● **ENTRIES PROVIDED**:
-------
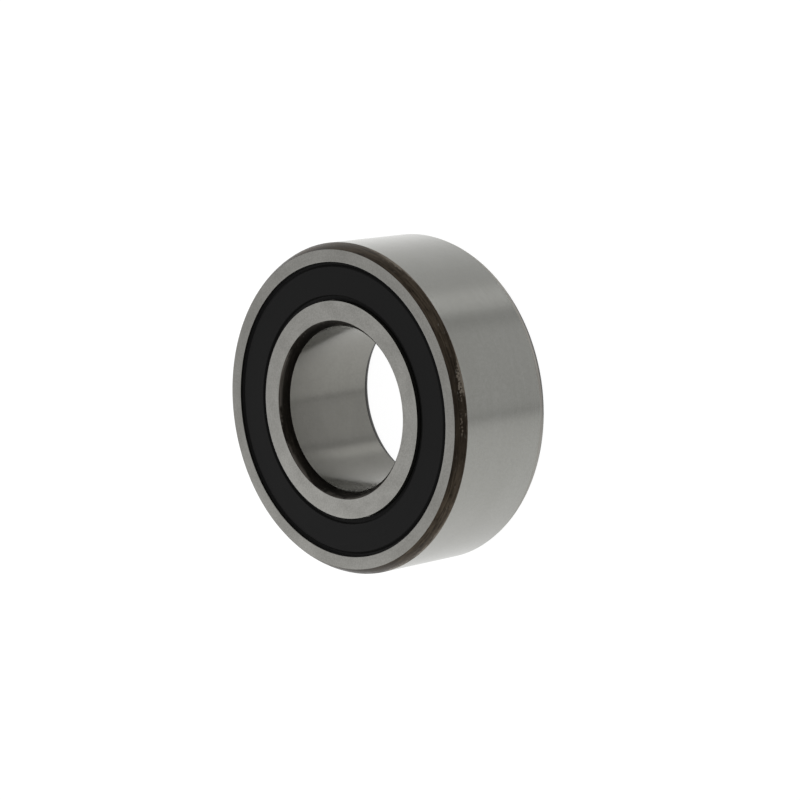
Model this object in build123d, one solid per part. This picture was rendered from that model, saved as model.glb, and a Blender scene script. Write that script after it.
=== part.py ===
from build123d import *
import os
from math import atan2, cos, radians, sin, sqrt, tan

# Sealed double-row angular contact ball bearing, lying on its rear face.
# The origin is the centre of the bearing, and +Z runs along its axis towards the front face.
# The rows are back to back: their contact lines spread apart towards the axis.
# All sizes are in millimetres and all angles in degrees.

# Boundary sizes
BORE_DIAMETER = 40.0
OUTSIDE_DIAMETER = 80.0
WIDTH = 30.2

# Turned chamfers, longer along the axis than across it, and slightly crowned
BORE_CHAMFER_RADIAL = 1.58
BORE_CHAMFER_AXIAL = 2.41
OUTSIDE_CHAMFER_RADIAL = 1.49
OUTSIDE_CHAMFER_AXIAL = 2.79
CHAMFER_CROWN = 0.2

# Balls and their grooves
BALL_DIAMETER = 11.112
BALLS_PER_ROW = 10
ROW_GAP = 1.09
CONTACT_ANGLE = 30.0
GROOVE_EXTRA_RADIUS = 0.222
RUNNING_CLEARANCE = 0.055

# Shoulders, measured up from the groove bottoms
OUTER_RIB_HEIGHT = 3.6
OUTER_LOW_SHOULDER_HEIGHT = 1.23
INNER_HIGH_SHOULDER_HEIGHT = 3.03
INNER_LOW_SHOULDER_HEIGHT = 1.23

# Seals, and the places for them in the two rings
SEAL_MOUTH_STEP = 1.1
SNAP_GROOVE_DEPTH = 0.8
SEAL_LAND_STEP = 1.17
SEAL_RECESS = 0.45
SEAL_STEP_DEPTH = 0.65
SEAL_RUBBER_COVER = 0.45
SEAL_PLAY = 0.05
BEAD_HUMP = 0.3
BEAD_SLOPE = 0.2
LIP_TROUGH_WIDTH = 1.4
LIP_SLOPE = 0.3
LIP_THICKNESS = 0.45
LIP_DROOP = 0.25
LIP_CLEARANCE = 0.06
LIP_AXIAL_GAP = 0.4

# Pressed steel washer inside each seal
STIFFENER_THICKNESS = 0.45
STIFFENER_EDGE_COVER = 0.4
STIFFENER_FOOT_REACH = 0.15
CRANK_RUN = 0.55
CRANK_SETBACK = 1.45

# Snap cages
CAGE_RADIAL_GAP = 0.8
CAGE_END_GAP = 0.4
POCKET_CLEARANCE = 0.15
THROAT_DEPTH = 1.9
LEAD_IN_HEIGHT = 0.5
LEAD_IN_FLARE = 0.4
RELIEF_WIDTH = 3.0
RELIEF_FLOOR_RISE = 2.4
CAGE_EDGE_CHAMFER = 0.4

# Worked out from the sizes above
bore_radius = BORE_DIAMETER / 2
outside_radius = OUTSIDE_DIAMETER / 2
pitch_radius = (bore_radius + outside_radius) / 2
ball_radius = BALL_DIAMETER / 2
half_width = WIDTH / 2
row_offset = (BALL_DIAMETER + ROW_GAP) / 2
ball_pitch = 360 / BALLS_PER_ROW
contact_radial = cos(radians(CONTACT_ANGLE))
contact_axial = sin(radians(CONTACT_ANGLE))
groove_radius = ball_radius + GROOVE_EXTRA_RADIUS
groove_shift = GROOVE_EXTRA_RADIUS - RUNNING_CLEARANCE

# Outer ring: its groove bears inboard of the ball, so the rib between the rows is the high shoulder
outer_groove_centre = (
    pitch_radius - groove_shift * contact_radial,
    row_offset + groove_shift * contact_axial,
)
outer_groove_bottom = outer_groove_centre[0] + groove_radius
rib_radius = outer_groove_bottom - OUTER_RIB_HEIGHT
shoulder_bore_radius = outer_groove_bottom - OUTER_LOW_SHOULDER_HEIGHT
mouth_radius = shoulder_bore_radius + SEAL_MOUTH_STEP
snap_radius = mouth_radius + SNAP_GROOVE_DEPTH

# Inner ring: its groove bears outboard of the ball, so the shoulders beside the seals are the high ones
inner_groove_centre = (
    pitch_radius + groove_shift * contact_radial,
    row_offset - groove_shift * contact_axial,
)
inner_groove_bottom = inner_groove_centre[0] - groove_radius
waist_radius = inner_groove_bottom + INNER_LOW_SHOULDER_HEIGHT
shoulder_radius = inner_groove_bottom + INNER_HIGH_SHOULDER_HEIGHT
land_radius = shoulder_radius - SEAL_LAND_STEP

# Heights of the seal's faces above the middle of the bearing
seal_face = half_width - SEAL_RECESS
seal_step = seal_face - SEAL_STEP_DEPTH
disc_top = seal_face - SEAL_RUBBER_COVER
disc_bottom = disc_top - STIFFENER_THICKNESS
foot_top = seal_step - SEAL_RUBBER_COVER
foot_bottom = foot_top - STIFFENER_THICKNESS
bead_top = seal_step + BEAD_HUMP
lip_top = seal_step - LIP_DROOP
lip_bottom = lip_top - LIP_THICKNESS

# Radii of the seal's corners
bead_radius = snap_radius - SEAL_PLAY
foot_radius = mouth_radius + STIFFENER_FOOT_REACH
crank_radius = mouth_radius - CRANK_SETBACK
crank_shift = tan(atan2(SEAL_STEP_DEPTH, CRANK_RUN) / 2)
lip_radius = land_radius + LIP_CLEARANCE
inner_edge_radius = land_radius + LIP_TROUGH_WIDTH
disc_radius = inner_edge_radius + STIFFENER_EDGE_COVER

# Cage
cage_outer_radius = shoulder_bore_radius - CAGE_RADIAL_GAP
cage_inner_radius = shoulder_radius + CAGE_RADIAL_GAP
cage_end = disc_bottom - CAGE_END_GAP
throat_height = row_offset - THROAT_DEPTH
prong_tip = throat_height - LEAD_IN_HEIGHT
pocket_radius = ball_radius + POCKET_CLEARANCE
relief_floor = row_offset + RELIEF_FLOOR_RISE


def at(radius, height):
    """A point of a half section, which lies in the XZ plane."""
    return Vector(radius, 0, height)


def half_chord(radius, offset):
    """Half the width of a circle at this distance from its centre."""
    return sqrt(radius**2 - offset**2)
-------
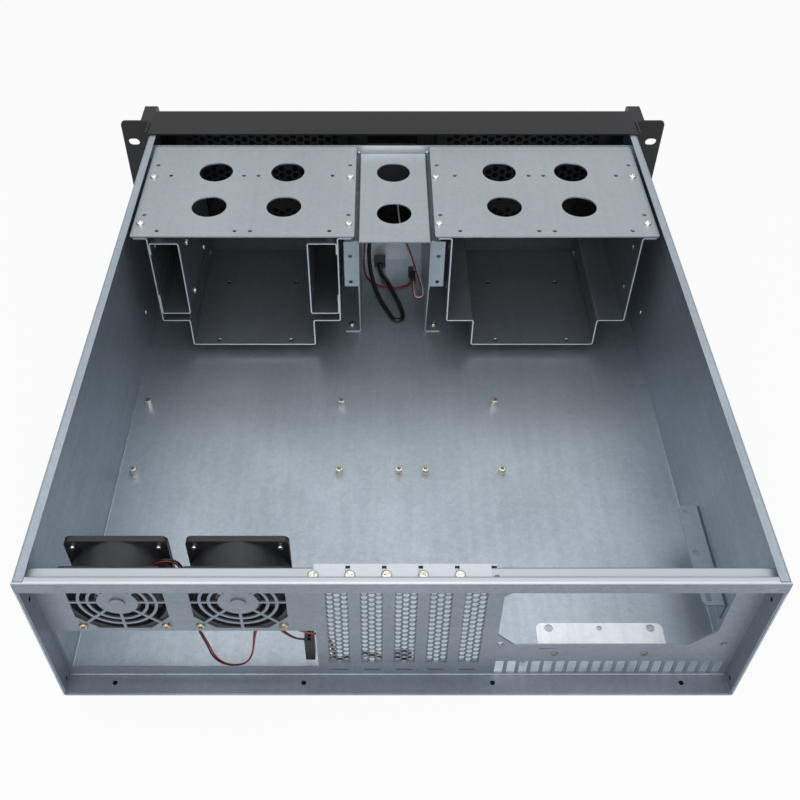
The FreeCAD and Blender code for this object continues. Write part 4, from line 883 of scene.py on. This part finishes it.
-------
● **SET EXERCISE**: Your task is to output exactly the lines from the one with "Model this object" through the one with "WIDTH = 30.2", counting both ends.

● **CORRECT RESULT**:
Model this object in build123d, one solid per part. This picture was rendered from that model, saved as model.glb, and a Blender scene script. Write that script after it.
=== part.py ===
from build123d import *
import os
from math import atan2, cos, radians, sin, sqrt, tan

# Sealed double-row angular contact ball bearing, lying on its rear face.
# The origin is the centre of the bearing, and +Z runs along its axis towards the front face.
# The rows are back to back: their contact lines spread apart towards the axis.
# All sizes are in millimetres and all angles in degrees.

# Boundary sizes
BORE_DIAMETER = 40.0
OUTSIDE_DIAMETER = 80.0
WIDTH = 30.2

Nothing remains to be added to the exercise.